Zugang zu seinen eigenen Gefühlen herzustellen, ist eine enorme Herausforderung, gerade wenn man mal gelernt hat, möglichst keine Gefühle zu zeigen.

Warum man das gelernt hat? Sagen wir mal, das Umfeld hat es eine Zeitlang erfordert. 😏 Zeig keine Gefühle, sonst greift man dich genau dafür an oder nutzt dich dafür aus. Diese Zeit ist schon lange, lange vorbei, aber eventuell hat man nicht gelernt, wieder umzustellen. Es gibt tatsächlich immer noch Situationen, in denen man seine Gefühle besser nicht zur Schau stellt oder sie zumindest zügeln muss. Die Welt da draußen kann megabrutal sein.

Zum Glück sind diese Situationen selten. In den meisten sozialen Situationen ist es heute durchaus angebracht, sogar notwendig, seine Gefühle zu zeigen. Differenzieren ist also notwendig. Aber wenn man das all die Jahre nicht gemacht hat, muss man das erst wieder neu lernen. Ich bin dabei.

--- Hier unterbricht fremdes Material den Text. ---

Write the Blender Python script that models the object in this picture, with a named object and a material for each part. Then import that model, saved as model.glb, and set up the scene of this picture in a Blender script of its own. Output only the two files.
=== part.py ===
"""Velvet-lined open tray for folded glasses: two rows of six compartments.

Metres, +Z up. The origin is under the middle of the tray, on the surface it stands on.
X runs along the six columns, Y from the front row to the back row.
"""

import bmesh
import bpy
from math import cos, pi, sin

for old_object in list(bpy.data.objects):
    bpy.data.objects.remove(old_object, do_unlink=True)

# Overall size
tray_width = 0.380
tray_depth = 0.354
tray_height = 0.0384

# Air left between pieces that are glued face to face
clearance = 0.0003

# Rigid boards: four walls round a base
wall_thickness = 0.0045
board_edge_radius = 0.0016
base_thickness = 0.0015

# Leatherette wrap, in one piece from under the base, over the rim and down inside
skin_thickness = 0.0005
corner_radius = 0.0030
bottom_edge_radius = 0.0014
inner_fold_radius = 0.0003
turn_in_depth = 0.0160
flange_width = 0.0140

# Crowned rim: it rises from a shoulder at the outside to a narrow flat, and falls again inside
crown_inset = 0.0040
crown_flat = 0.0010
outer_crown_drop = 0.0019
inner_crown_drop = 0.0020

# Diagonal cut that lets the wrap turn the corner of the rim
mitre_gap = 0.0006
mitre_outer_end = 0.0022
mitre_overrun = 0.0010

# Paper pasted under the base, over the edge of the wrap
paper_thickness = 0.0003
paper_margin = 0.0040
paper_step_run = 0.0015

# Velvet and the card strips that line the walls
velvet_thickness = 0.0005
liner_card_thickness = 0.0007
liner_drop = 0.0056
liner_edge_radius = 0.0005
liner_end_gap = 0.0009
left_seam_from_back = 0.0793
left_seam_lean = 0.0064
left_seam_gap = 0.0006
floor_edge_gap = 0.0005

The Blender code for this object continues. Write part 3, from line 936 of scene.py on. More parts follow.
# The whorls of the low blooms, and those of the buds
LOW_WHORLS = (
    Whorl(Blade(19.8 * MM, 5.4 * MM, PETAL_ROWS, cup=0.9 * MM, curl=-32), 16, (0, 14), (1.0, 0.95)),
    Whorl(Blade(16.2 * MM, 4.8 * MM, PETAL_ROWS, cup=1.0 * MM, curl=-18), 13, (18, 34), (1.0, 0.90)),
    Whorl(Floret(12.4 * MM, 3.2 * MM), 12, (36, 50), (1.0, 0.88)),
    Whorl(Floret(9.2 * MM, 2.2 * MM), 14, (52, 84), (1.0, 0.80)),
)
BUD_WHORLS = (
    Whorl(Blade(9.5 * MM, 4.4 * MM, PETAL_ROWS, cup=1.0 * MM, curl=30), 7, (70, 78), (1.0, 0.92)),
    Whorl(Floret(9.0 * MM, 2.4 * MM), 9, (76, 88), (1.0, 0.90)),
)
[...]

Und ich schaue zurück: Wie vielen Menschen es wohl genauso geht, wie viele sich verhärtet haben, weil sie es mussten oder meinten es zu müssen, wie viele wie ein Eisblock wirken, weil sie ähnliche Erfahrungen gemacht haben, aber dann nicht mehr zurückschalten konnten, wie viele ihrer Mitmenschen daran verzweifelt sind.

Mensch sein ist echt eine bekloppte Angelegenheit, wenn man es sich mal genau überlegt.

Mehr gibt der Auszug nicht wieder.